People, including me, believed this chart because we saw it, and we saw it because misinformation is in abundance on social media apps and largely unchecked. But we also believed it because it feels true. The world feels grayer now than it did even 20 years ago. Every coffee shop feels like a sterile surgical theater. Every boutique feels like it's been hit with a desaturation filter. Every new development house has gray walls and gray floors and gray couches. Move through the world and space after space appears to have been rendered in the muddy/murky CGI that predominates in superhero movies.
This makes a grim sort of sense, because what is visible in these gray spaces is first and foremost an absence of commitment. Gray isn't minimalism. Minimalism is an actual art movement with standards. Gray isn't even really a color. Gray is the end result of a society without any real ambitions beyond, maybe, generating maximum revenue for a few CEOs; these spaces are what no one can even be bothered to make: a choice. Gray is the least common denominator. It is something the most number of people will pay money for even if they don't like it because it's fine. It will work.
Gray, like black and white, are the colors of Western business because they are the colors of profit. They connote nothing, mean nothing, say nothing. Wearing a gray dress from Ann Taylor only tells your boss that you are a person who is wearing a dress. There is no room for interpretation, nor beauty, nor importance. It's a placeholder, and also an absence.
The Scottish artist David Batchelor wrote in his book Chromophobia that "color is made out to be the property of some 'foreign' body—usually the feminine, the oriental, the primitive, the infantile, the vulgar, the queer or the pathological." It feels true, doesn't it? Painting your coffee shop bright pink and plastering the walls with neon might turn off a few customers. But instead of assuming that a beautiful, interesting thing will find its customers (and if it can't, fail) the decision is made to never try. Make it gray, offend the fewest people, and enough people will settle for this space that it might make money without making an impression.

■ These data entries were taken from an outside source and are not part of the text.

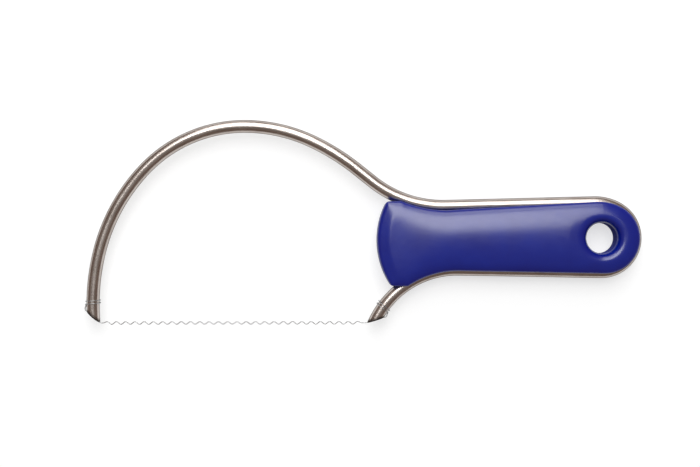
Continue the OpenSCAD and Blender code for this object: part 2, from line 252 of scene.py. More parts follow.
BOTTOM_RUN = straight(BOTTOM_STRAIGHT)
RIGHT_ARM_START = after(LOWER_START, BOTTOM_RUN)
RIGHT_ARM = arc(BOTTOM_FLARE_R, turn_to_tip(RIGHT_ARM_START, BOTTOM_FLARE_R, 1))
LOWER_RUNS = [BOTTOM_RUN, RIGHT_ARM]
LOWER_POSES = chain(LOWER_START, LOWER_RUNS)

# Side is 1 where the bow's inside is on the left of the arm's heading, and -1 on the right
Tip = namedtuple("Tip", "place heading radius centre bevel side")


def make_tip(start, run, bevel, side):
    place, heading = after(start, run)
    return Tip(place, heading, run[0], centre_of(start, run), bevel, side)


LEFT_TIP = make_tip(LEFT_ARM_START, LEFT_ARM, LEFT_BEVEL, 1)
RIGHT_TIP = make_tip(RIGHT_ARM_START, RIGHT_ARM, RIGHT_BEVEL, -1)


def arm_point(tip, up, across, height):
    """A point by a tip: up the arm, across towards the bow's inside, and above the bow's plane."""
    x, y = tip.centre + (tip.radius - tip.side * across) * unit(
        tip.heading - 90 - math.degrees(up / tip.radius))
    return (x, y, height)


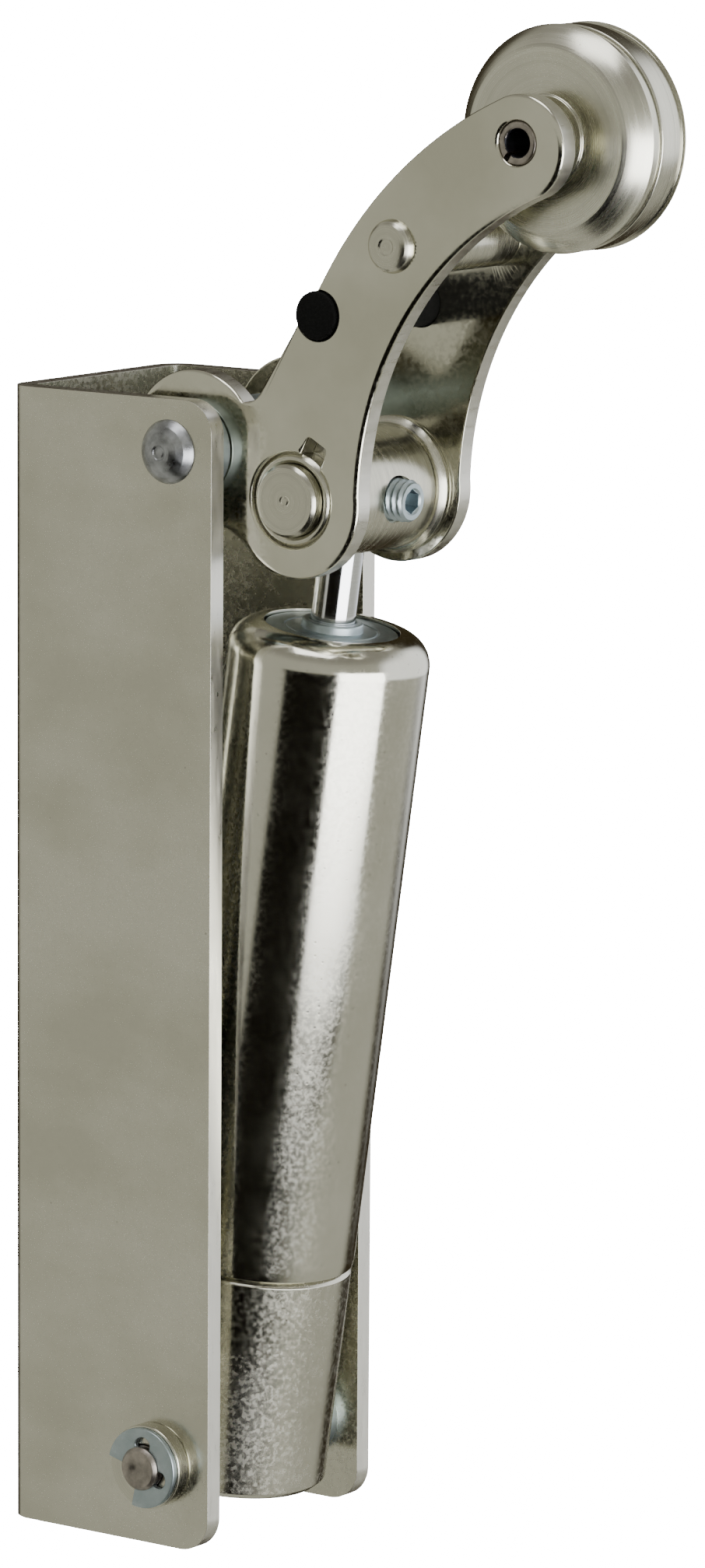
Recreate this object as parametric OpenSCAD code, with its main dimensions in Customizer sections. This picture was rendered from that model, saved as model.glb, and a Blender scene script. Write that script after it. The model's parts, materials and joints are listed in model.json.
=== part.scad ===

The richest people in the world make the final calls, and the richest people in the world are boring and fundamentally uncommitted. It seems true that everything is grayer than it used to be because, on the whole, it feels like life is worse for us than it was for our parents and grandparents. Maybe it feels true that everything is gray because the hope that things might get better is fading fast. Or maybe it really is just that the world has more plastic in it. Who is to say?